Which lines hold the word "axes"? Copy each one.

[START OF COLLECTED MATERIAL]

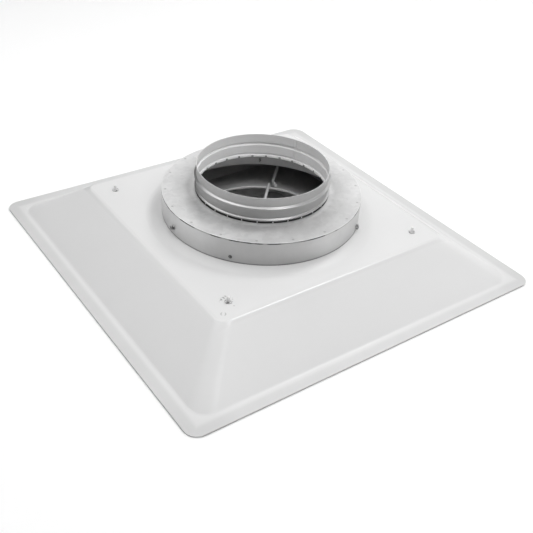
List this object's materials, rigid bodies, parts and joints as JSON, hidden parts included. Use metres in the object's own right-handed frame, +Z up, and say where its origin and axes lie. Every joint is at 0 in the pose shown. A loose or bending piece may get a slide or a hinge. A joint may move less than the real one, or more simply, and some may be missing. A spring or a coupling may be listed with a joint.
{
  "type": "square cone ceiling air diffuser",
  "caption": "Square-cone lay-in ceiling air diffuser with a stamped back pan, a round duct reducer drum and a beaded duct collar; the inner cones slide out of the face.",
  "frame": {"origin": "centre of the face plane, on the duct axis, at the underside of the border", "axes": "+Z up along the duct axis, out of the collar; X and Y along the pan's sides"},
  "size_m": [0.603, 0.603, 0.1415],
  "materials": {
    "white_paint": "white powder paint on stamped steel, satin",
    "galvanised_sheet": "hot-dip galvanised sheet, fine spangle, roll lines",
    "zinc_wire": "drawn wire, zinc plated",
    "zinc_fasteners": "zinc plated, dulled"
  },
  "bodies": {
    "pan": {"back_pan": "white_paint", "band_rivet": "zinc_fasteners", "band_screw_1": "zinc_fasteners", "band_screw_2": "zinc_fasteners", "band_screw_3": "zinc_fasteners", "corner_eyelet_1": "zinc_fasteners", "corner_eyelet_2": "zinc_fasteners", "corner_eyelet_3": "zinc_fasteners", "corner_eyelet_4": "zinc_fasteners", "duct_collar": "galvanised_sheet", "neck_ring": "galvanised_sheet", "reducer_band": "galvanised_sheet", "reducer_plate": "galvanised_sheet"},
    "core": {"centre_cone": "white_paint", "cone_hanger": "galvanised_sheet", "cone_stud_1": "zinc_fasteners", "cone_stud_2": "zinc_fasteners", "corner_wire_1": "zinc_wire", "corner_wire_2": "zinc_wire", "corner_wire_3": "zinc_wire", "corner_wire_4": "zinc_wire", "cross_wire_1": "zinc_wire", "cross_wire_2": "zinc_wire", "hanger_nut_1": "zinc_fasteners", "hanger_nut_2": "zinc_fasteners", "middle_cone": "white_paint"}
  },
  "joints": [
    {"name": "core_slide", "type": "slide", "parent": "pan", "child": "core", "axis": [0, 0, -1], "range_m": [0, 0.009]}
  ]
}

[END OF COLLECTED MATERIAL]

- _PROBLEM SOLUTION_:
List this object's materials, rigid bodies, parts and joints as JSON, hidden parts included. Use metres in the object's own right-handed frame, +Z up, and say where its origin and axes lie. Every joint is at 0 in the pose shown. A loose or bending piece may get a slide or a hinge. A joint may move less than the real one, or more simply, and some may be missing. A spring or a coupling may be listed with a joint.
  "frame": {"origin": "centre of the face plane, on the duct axis, at the underside of the border", "axes": "+Z up along the duct axis, out of the collar; X and Y along the pan's sides"},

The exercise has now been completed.